In my experience, in relationships where sex eventually breaks down, it’s because the partners ultimately aren’t able to face their own shame, damage or limitations. The excitement of early sexual passion — the feeling that we’re part of a unique and amazing couple, mutually idealizing one another — serves as a powerful defense against underlying shame, but it eventually fades as the relationship becomes more real. We come to see one another more clearly and honestly. On an unconscious level, many of us then experience a return of the shame we escaped through idealized sex. The exciting sexual arena is no longer a haven from shame but a place where we may experience it even more intensely. Projecting unbearable shame into our partners also makes them unattractive, another obstacle to ongoing sex. Eventually, our defenses against intolerable shame kill off desire and our sex life dies.

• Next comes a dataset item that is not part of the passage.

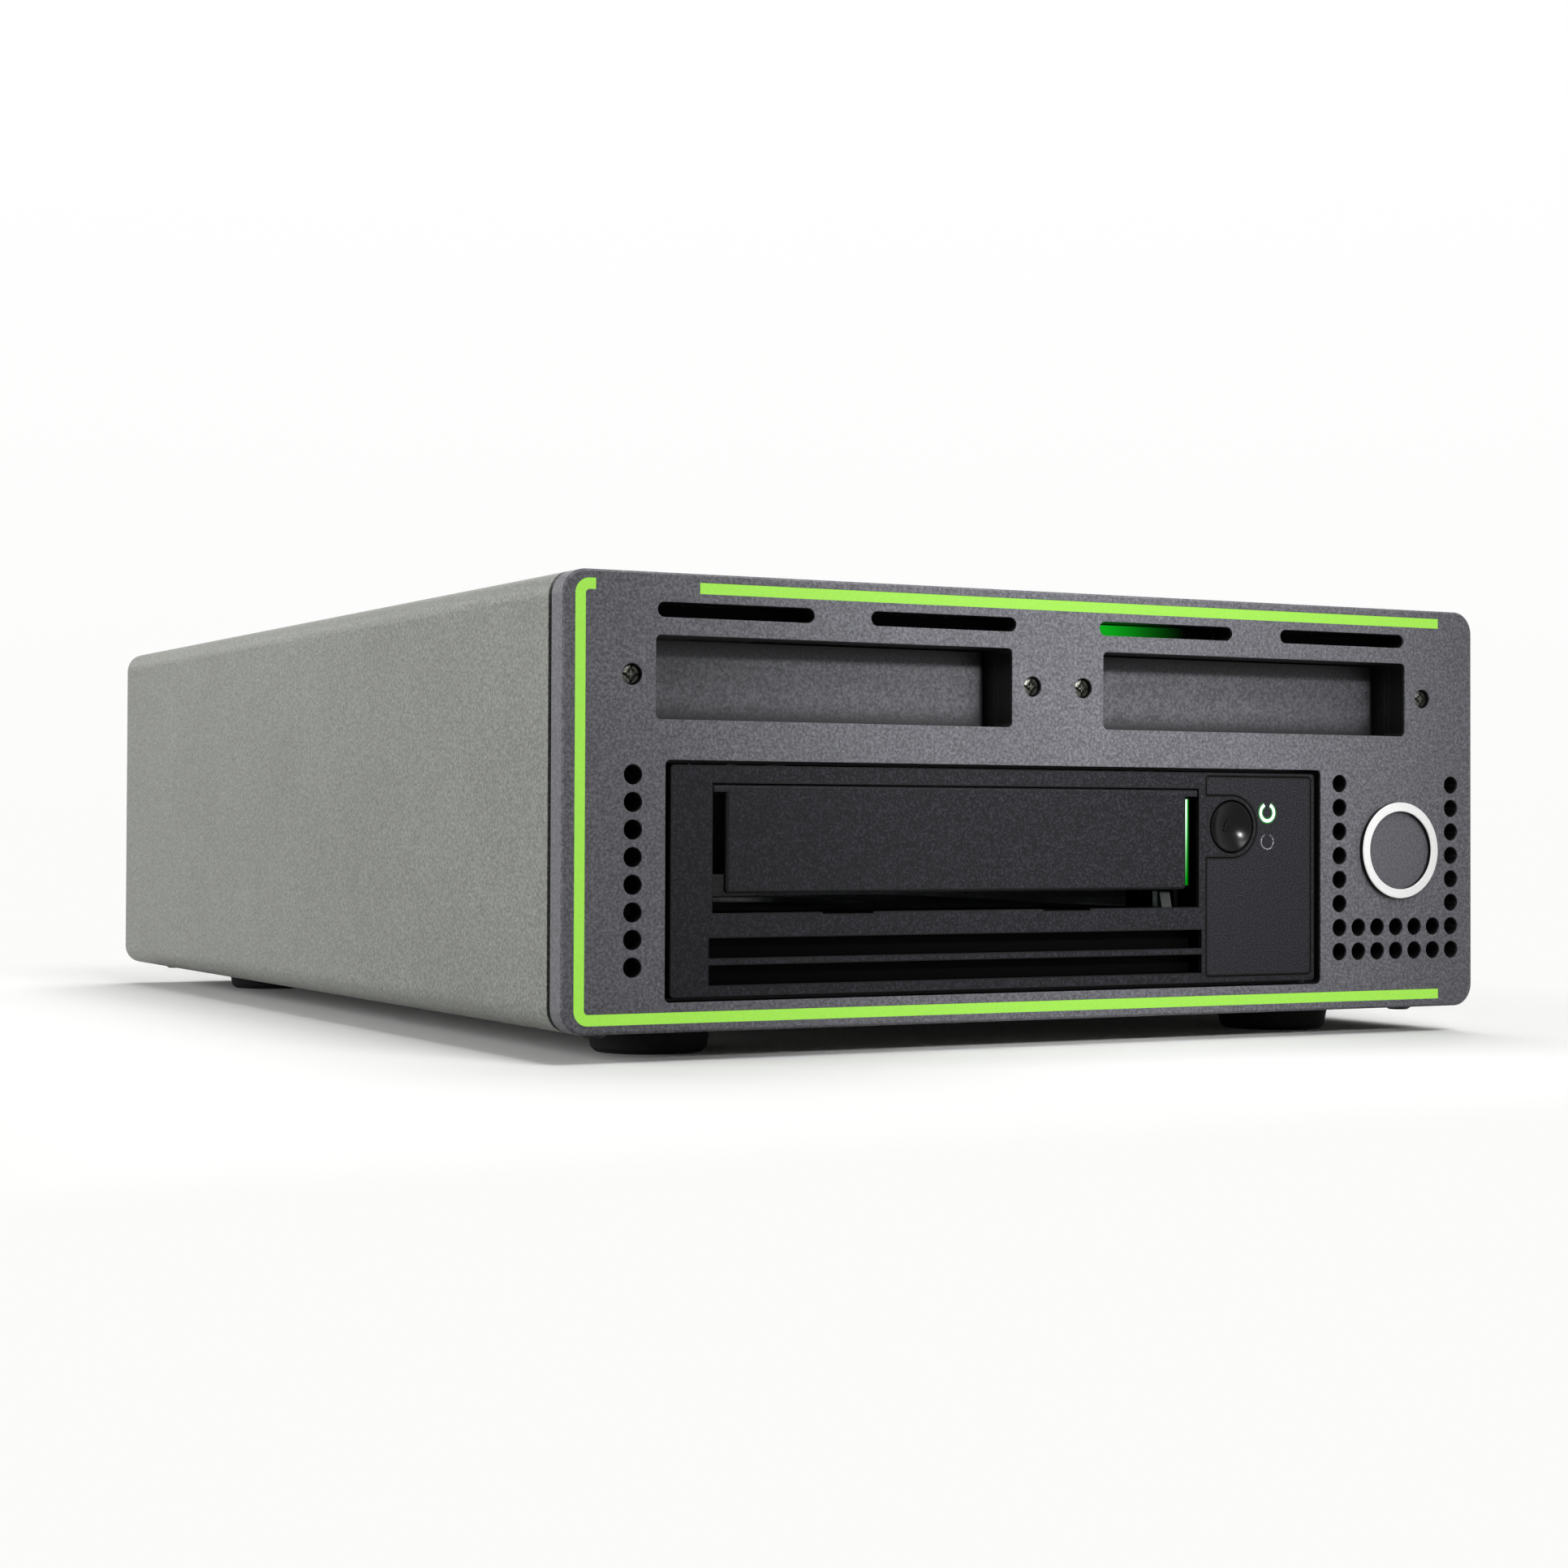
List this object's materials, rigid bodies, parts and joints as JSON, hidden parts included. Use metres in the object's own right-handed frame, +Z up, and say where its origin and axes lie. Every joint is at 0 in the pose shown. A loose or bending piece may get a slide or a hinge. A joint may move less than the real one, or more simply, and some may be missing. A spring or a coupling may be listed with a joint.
{
  "type": "data tape drive",
  "caption": "Desktop tape drive in a metal enclosure, with a hinged cartridge door, an eject button, blanked media bays above, a fan, a mains inlet and data ports at the rear.",
  "frame": {"origin": "on the ground under the middle of the whole object", "axes": "+X to the right of someone facing the front, +Y to the rear, +Z up; the front faces -Y"},
  "size_m": [0.212, 0.2992, 0.0896],
  "materials": {
    "faceplate_paint": "dark grey metallic powder coat",
    "blank_paint": "dark grey metallic powder coat",
    "sleeve_paint": "dark grey metallic powder coat",
    "frame_steel": "black painted steel",
    "zinc_steel": "bare zinc-plated sheet",
    "cast_metal": "as cast",
    "foot_rubber": "matte black rubber",
    "dark_screw": "black oxide",
    "bright_screw": "nickel plated",
    "badge_white": "satin white",
    "clear_plastic": "clear acrylic",
    "board_green": "solder mask",
    "bezel_plastic": "fine textured black",
    "insert_plastic": "smooth black",
    "gear_plastic": "natural acetal",
    "motor_can": "drawn steel",
    "head_ceramic": "lapped ceramic",
    "inlet_plastic": "black",
    "port_shell": "nickel plated"
  },
  "bodies": {
    "enclosure": {"bay_screws": "bright_screw", "bezel_insert": "insert_plastic", "board_heatsink": "cast_metal", "button_spring": "bright_screw", "case_sleeve": "sleeve_paint", "chassis_floor": "zinc_steel", "data_ports": "port_shell", "drive_base_casting": "cast_metal", "drive_bezel": "bezel_plastic", "drive_bottom_cover": "zinc_steel", "drive_circuit_board": "board_green", "drive_rails": "zinc_steel", "drive_screws": "bright_screw", "drive_top_cover": "zinc_steel", "entry_guide": "bezel_plastic", "fan_frame": "inlet_plastic", "front_faceplate": "faceplate_paint", "front_frame": "frame_steel", "head_motor": "motor_can", "indicator_board": "board_green", "inlet_blades": "bright_screw", "interface_board": "board_green", "key_board": "board_green", "light_pipes": "clear_plastic", "loader_motor": "motor_can", "mains_inlet": "inlet_plastic", "media_blank_left": "blank_paint", "media_blank_right": "blank_paint", "media_cages": "frame_steel", "plate_screws": "dark_screw", "port_bracket": "zinc_steel", "power_supply": "board_green", "power_switch": "inlet_plastic", "rear_panel": "frame_steel", "rear_screws": "dark_screw", "reel_motors": "motor_can", "round_badge": "badge_white", "rubber_feet": "foot_rubber", "sensor_prism": "clear_plastic", "slot_light_guides": "clear_plastic", "underside_screws": "dark_screw", "upper_deck": "zinc_steel"},
    "bay_door": {"bay_door": "bezel_plastic"},
    "eject_button": {"eject_button": "insert_plastic"},
    "cartridge_tray": {"cartridge_tray": "zinc_steel", "tray_rack": "gear_plastic"},
    "loader_gear": {"loader_gear": "gear_plastic"},
    "loader_pinion": {"loader_pinion": "gear_plastic"},
    "supply_clutch": {"supply_clutch": "gear_plastic"},
    "takeup_reel": {"takeup_reel": "gear_plastic"},
    "guide_roller_1": {"guide_roller_1": "cast_metal"},
    "guide_roller_2": {"guide_roller_2": "cast_metal"},
    "guide_roller_3": {"guide_roller_3": "cast_metal"},
    "guide_roller_4": {"guide_roller_4": "cast_metal"},
    "head_carriage": {"head_carriage": "cast_metal", "tape_head": "head_ceramic"},
    "head_lead_screw": {"head_lead_screw": "bright_screw"},
    "power_rocker": {"power_rocker": "inlet_plastic"},
    "fan_rotor": {"fan_rotor": "inlet_plastic"}
  },
  "joints": [
    {"name": "door_hinge", "type": "hinge", "parent": "enclosure", "child": "bay_door", "pos_m": [-0.0206, -0.14695, 0.05028], "axis": [1, 0, 0], "range_deg": [0, 86], "stiffness_Nm_per_rad": 0.002},
    {"name": "eject_press", "type": "slide", "parent": "enclosure", "child": "eject_button", "axis": [0, 1, 0], "range_m": [0, 0.001], "stiffness_N_per_m": 300, "springref_m": -0.0005, "deforming": ["button_spring"]},
    {"name": "tray_slide", "type": "slide", "parent": "enclosure", "child": "cartridge_tray", "axis": [0, 1, 0], "range_m": [0, 0.013]},
    {"name": "loader_gear_turn", "type": "hinge", "parent": "enclosure", "child": "loader_gear", "pos_m": [-0.0579, -0.1019, 0.02135], "axis": [0, 0, 1], "range_deg": [0, 77.69]},
    {"name": "loader_pinion_turn", "type": "hinge", "parent": "enclosure", "child": "loader_pinion", "pos_m": [-0.0579, -0.08658, 0.02135], "axis": [0, 0, 1], "range_deg": [-133.11, 0]},
    {"name": "supply_spin", "type": "hinge", "parent": "enclosure", "child": "supply_clutch", "pos_m": [-0.0206, -0.0569, 0.02095], "axis": [0, 0, 1], "continuous": true},
    {"name": "takeup_spin", "type": "hinge", "parent": "enclosure", "child": "takeup_reel", "pos_m": [-0.0222, 0.0251, 0.02095], "axis": [0, 0, 1], "continuous": true},
    {"name": "roller_1_spin", "type": "hinge", "parent": "enclosure", "child": "guide_roller_1", "pos_m": [0.0403, -0.0369, 0.0273], "axis": [0, 0, 1], "continuous": true},
    {"name": "roller_2_spin", "type": "hinge", "parent": "enclosure", "child": "guide_roller_2", "pos_m": [0.0478, -0.0229, 0.0273], "axis": [0, 0, 1], "continuous": true},
    {"name": "roller_3_spin", "type": "hinge", "parent": "enclosure", "child": "guide_roller_3", "pos_m": [0.0478, 0.0051, 0.0273], "axis": [0, 0, 1], "continuous": true},
    {"name": "roller_4_spin", "type": "hinge", "parent": "enclosure", "child": "guide_roller_4", "pos_m": [0.0403, 0.0191, 0.0273], "axis": [0, 0, 1], "continuous": true},
    {"name": "head_slide", "type": "slide", "parent": "enclosure", "child": "head_carriage", "axis": [0, 0, 1], "range_m": [-0.0025, 0.0025]},
    {"name": "head_screw_turn", "type": "hinge", "parent": "enclosure", "child": "head_lead_screw", "pos_m": [0.0553, -0.0123, 0.03095], "axis": [0, 0, 1], "range_deg": [-900, 900]},
    {"name": "rocker_tilt", "type": "hinge", "parent": "enclosure", "child": "power_rocker", "pos_m": [-0.048, 0.146, 0.0296], "axis": [-1, 0, 0], "range_deg": [0, 16]},
    {"name": "fan_spin", "type": "hinge", "parent": "enclosure", "child": "fan_rotor", "pos_m": [0.062, 0.1376, 0.0486], "axis": [0, 1, 0], "continuous": true}
  ],
  "couplings": [
    {"joint": "loader_gear_turn", "follows": "tray_slide", "rad_per_m": 104.17},
    {"joint": "loader_pinion_turn", "follows": "tray_slide", "rad_per_m": -178.57},
    {"joint": "head_screw_turn", "follows": "head_slide", "rad_per_m": 6283.2}
  ]
}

By contrast, successful long-term partners manage to keep their particular sexual lives vital, with all their quirks and imperfections. One of my middle-aged clients and her husband have a day each week when they generally try to have sex. Her hair is entirely gray, he’s overweight and has back issues; there are other physical complications, but more often than not, they manage to have satisfying contact that brings them closer. It helps defuse the kind of shame-trading that too often comes to characterize many unhappy marriages. You can often tell the difference between couples who have a satisfying sex life after many years and those who don’t: do they still feel proud of one another, or do they undermine each other in subtle ways, exposing them to criticism and ridicule?
In my opinion, sex matters, even after many years of marriage. Being found “beautiful,” in whatever sense, is a powerful salve to underlying shame.